Yes, straight critics and viewers seeking liberal cred will find an easy tool here; Looking is, after all, gay without any of the hard parts (dick included), gay that’s polite and comfortable and maybe a little titillating but definitely not all up in your face about it. And in that, the show may represent the greatest victory to date of those who strive not for the tolerance of queerness in straight society, but for its gradual erasure as we all slide toward some bland cultural mean. Beneath the modern platitudes like love whoever you want and all families are beautiful, there’s a quiet, insidious demand that you blend in as quickly as possible.

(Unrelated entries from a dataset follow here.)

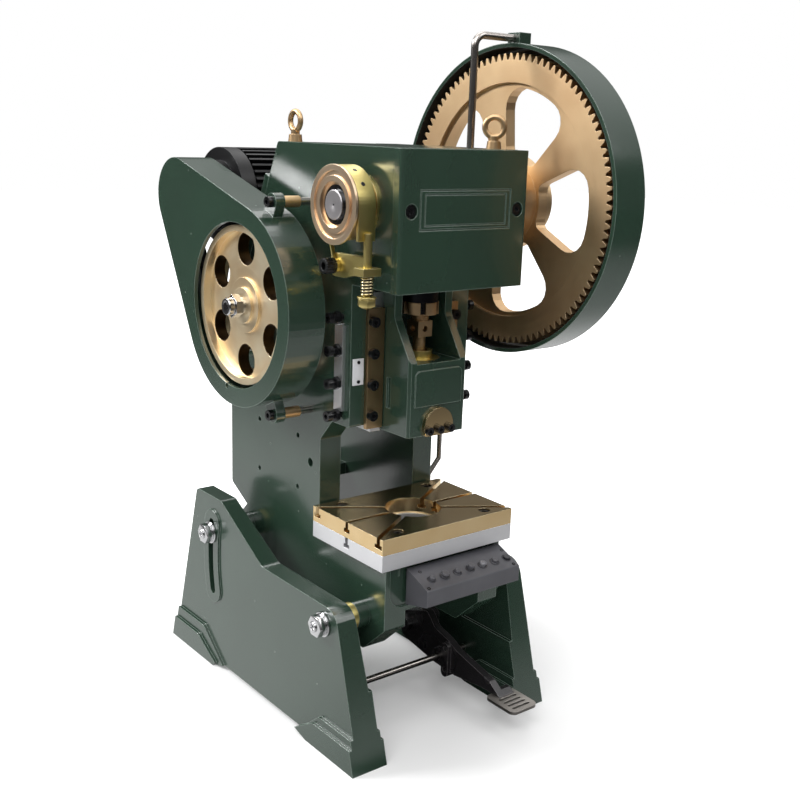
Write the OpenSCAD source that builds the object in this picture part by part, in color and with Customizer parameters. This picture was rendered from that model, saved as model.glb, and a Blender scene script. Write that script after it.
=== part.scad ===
// Open-back inclinable punch press, bench-top model. Millimetres.
// X runs along the crankshaft, Y to the back and Z up from the floor.
// Sizes are set out with Y = 0 under the crankshaft, and every part is then
// moved by centre_shift, so that the origin is the middle of the footprint.

/* [Frame] */
// Width over the two side plates
frame_w = 53.2; // [48:0.2:66]
// Thickness of each side plate
plate_t = 9.2; // [7.5:0.1:11]
// Height of the crankshaft axis over the floor
crank_z = 192; // [160:1:235]
// Distance from the crankshaft axis back to the rear edge of the plates
frame_back = 87.4; // [78:0.2:105]
// Distance from the crankshaft axis forward to the front edge of the head
head_front = 17.2; // [15:0.1:22]
// Thickness of the front cover
cover_t = 4.9; // [3:0.1:7]
// Height of the front cover
cover_h = 46.2; // [40:0.2:55]
// Distance from the crankshaft axis to the front edge of the guide ways
way_front = 4.6; // [3:0.1:7]
// Distance from the crankshaft axis back to the throat
throat_back = 22.4; // [18:0.2:26]
// Thickness of the top, tie and front walls of the frame
wall_t = 5; // [3:0.5:6]

/* [Legs] */
// Gap between a side plate and a leg
leg_gap = 8.2; // [6:0.1:12]
// Thickness of a leg over its flat pads
leg_t = 8.7; // [7:0.1:12]
// Depth of the foot of a leg, front to back
leg_depth = 134.7; // [125:0.5:160]
// Distance from the crankshaft axis forward to the toe of a leg
leg_toe = 28.7; // [24:0.5:36]
// Height of the low front part of a leg
leg_crest = 55; // [52:0.5:64]
// Height of the high rear part of a leg
leg_top = 72; // [68:0.5:80]
// Height of the tilting pivot over the floor
pivot_z = 48; // [44:0.5:52]
// Distance of the tilting pivot in front of the crankshaft axis
pivot_dy = 6; // [4:0.5:9]
// Angle through which the frame leans back
tilt_deg = 17; // [10:0.5:17.5]
// Width of the curved slot in a leg
slot_w = 4; // [3.6:0.1:5]

/* [Table] */
// Width of the bolster plate
table_w = 60; // [54:0.5:72]
// Depth of the bolster plate, front to back
table_d = 42.5; // [40:0.5:46]
// Height of the table top over the floor
table_z = 81; // [72:0.5:92]
// Thickness of the bolster plate
bolster_t = 5.8; // [5:0.1:8]
// Thickness of the plate under the bolster
base_t = 6; // [5:0.1:8]
// Radius of the blanking hole
die_hole_r = 10.4; // [8:0.1:11]
// Spacing of the table screws, left to right
table_bolt_x = 40.3; // [38:0.1:42]
// Spacing of the table screws, front to back
table_bolt_y = 33.8; // [31:0.1:35]
// Width of the mouth of a T-slot
tee_mouth = 1.6; // [1.2:0.1:2.2]
// Width of the foot of a T-slot
tee_foot = 3.4; // [2.8:0.1:4]
// Depth of a T-slot
tee_depth = 3.8; // [3.2:0.1:4.4]

/* [Gears] */
// Gear module
gear_m = 1; // [0.85:0.01:1.05]
// Teeth on the bull gear
gear_teeth = 102; // [90:2:106]
// Teeth on the pinion
pinion_teeth = 18; // [18:1:20]
// Width of the bull gear
gear_w = 8.7; // [7:0.1:10]
// Angle of the back shaft below the crankshaft axis
shaft_angle = 40.5; // [36:0.5:44]
// Number of windows in the bull gear
gear_windows = 5; // [4:1:6]
// Radius of the inner end of a gear window
window_r0 = 17; // [16:0.5:20]
// Radius of the outer end of a gear window
window_r1 = 40.5; // [30:0.5:42]
// Half of the angle of a gear window
window_half = 24.5; // [15:0.5:25]

/* [Crank and ram] */
// Throw of the crank, half of the ram's stroke
crank_throw = 4; // [2.5:0.5:4.5]
// Radius of the crankshaft in its bearings
journal_r = 6; // [5:0.1:6.5]
// Radius of the ends of the crankshaft
crank_end_r = 5; // [4:0.1:5.5]
// Radius of the crank pin
crank_pin_r = 4; // [3:0.1:4.5]
// Width of the ram
ram_w = 26; // [22:0.2:27]
// Depth of the ram in front of the crankshaft axis
ram_front = 11.4; // [9:0.1:13]
// Height of the ram
ram_h = 56; // [52:0.5:60]
// Distance from the crankshaft axis down to the foot of the ram
ram_drop = 80.1; // [76:0.1:86]
// Radius of the ball on the adjusting screw
ball_r = 4.5; // [3.5:0.1:5]
// Radius of the shank hole in the ram
shank_r = 4; // [3:0.1:4.5]

/* [Back shaft, flywheel and motor] */
// Radius of the back shaft
shaft_r = 3; // [2.5:0.1:3.5]
// Radius of the flywheel
fly_r = 28.8; // [24:0.1:29]
// Width of the flywheel
fly_w = 10; // [8:0.5:11]
// Number of holes in the flywheel
fly_holes = 6; // [5:1:7]
// Distance of the motor behind the crankshaft axis
motor_dy = 90; // [90:0.5:96]
// Distance of the motor below the crankshaft axis
motor_drop = 3; // [0:0.5:8]
// Radius over the cooling fins of the motor
motor_r = 18.6; // [16:0.1:19]
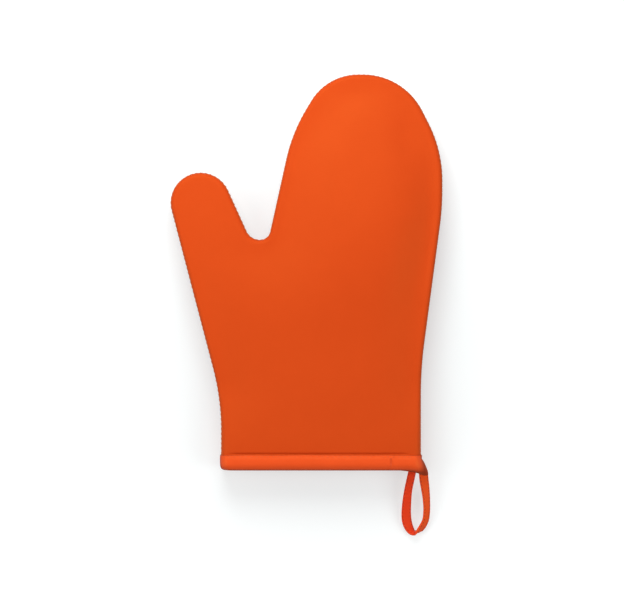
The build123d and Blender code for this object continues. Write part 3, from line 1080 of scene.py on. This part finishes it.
bm = bmesh.new()
bmesh.ops.create_grid(bm, x_segments=1, y_segments=1, size=table_size)
table = piece(bm, "table_top")
white = Finish("white_table", Roughness=0.9, Specular_IOR_Level=0.0,
               Base_Color=colour(0.46, 0.5, 0.5), Emission_Strength=1.0)
x, y, z = white.parts(white.place(1 / MM))
away = x * x + y * y
# Painted light on the table: it glows only straight on and in glosses. The glow is dimmer near the mitt, so
# that its shadow shows, and rises further out to make up for the lamps' fall-off and to cut the shadow
# short.
near_painted_glow = white.blend((away * near_gain - near_start).clamp(),
                        colour(0.50, 0.49, 0.49), colour(0.76, 0.75, 0.75))
floor_painted_glow = white.blend((away * far_gain - far_start).clamp(), near_painted_glow, colour(1.0, 1.0, 1.0))
white.dress(Emission_Color=white.blend(seen(white), colour(0, 0, 0), floor_painted_glow))
table.data.materials.append(white.material)


class Room(Finish):
    """The light of the room itself, put together on the world's Background shader."""

    def __init__(self, name, **constants):
        self.world = bpy.data.worlds.new(name)
        self.start(self.world, "Background", constants)


scene = bpy.context.scene
scene.view_settings.view_transform = "Standard"
room = Room("soft_room", Color=colour(1.0, 1.0, 1.0))
room.dress(Strength=seen(room) * (1 - room_light) + room_light)
scene.world = room.world

# Each lamp's name, place in metres, width and power. All of them point at the mitt.
lamps = [
    ("soft_key", (-0.08, 0.37, 0.36), 0.4, 2.1),
    ("left_fill", (-0.50, -0.16, 0.49), 0.5, 1.65),
    ("right_fill", (0.50, -0.16, 0.49), 0.5, 1.56),
]
for name, place, size, watts in lamps:
    lamp_data = bpy.data.lights.new(name, "AREA")
    lamp_data.shape = "DISK"
    lamp_data.size = size
    lamp_data.energy = watts
    lamp = bpy.data.objects.new(name, lamp_data)
    lamp.location = place
    lamp.rotation_euler = (-lamp.location).to_track_quat("-Z", "Y").to_euler()
    lamp.visible_camera = False
    scene.collection.objects.link(lamp)

camera_data = bpy.data.cameras.new("camera")
camera = bpy.data.objects.new("camera", camera_data)
scene.collection.objects.link(camera)
view_width = 0.413
view_middle = (-0.00596, 0.0225)
camera_height = 2.2
sensor = 36.0
camera_data.sensor_width = sensor
camera_data.lens = sensor * camera_height / view_width
camera.location = (*view_middle, camera_height + seam_height * MM)
scene.camera = camera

Don’t harp on the struggles of coming out beyond gay meccas, don’t complain about rampant homophobia and increasing gender policing, don’t lament the ongoing health crisis in your community—that stuff is too old-fashioned, too dramatic. Because some gay people can get married now, we’re past all that. And anyway, it gives your so-called allies a case of the sads.

You see, released in this moment of assimilation, Looking cannot just be a show about a specific circle of gay men; it is also unavoidably a PSA for how the mainstream increasingly expects gayness to look—butch enough, politically apathetic, generally boring.

That said, is Looking where the long and righteous campaign for decent gay representation ends—in, as Juzwiak put it, “gay men [getting] to be boring on TV at last”? The show itself could, of course, improve; the second half of the season remains a mystery. But if not, I can only hope it’s a misstep along the way to something better. For if the campy Stanford Blatches of old were, on some level, products of a culture that needed to see gay men as clowns, Patrick and his Looking companions are the product of a culture that doesn’t really want to see them at all.

Disclosure: Slate deputy editor Julia Turner’s husband works on the show.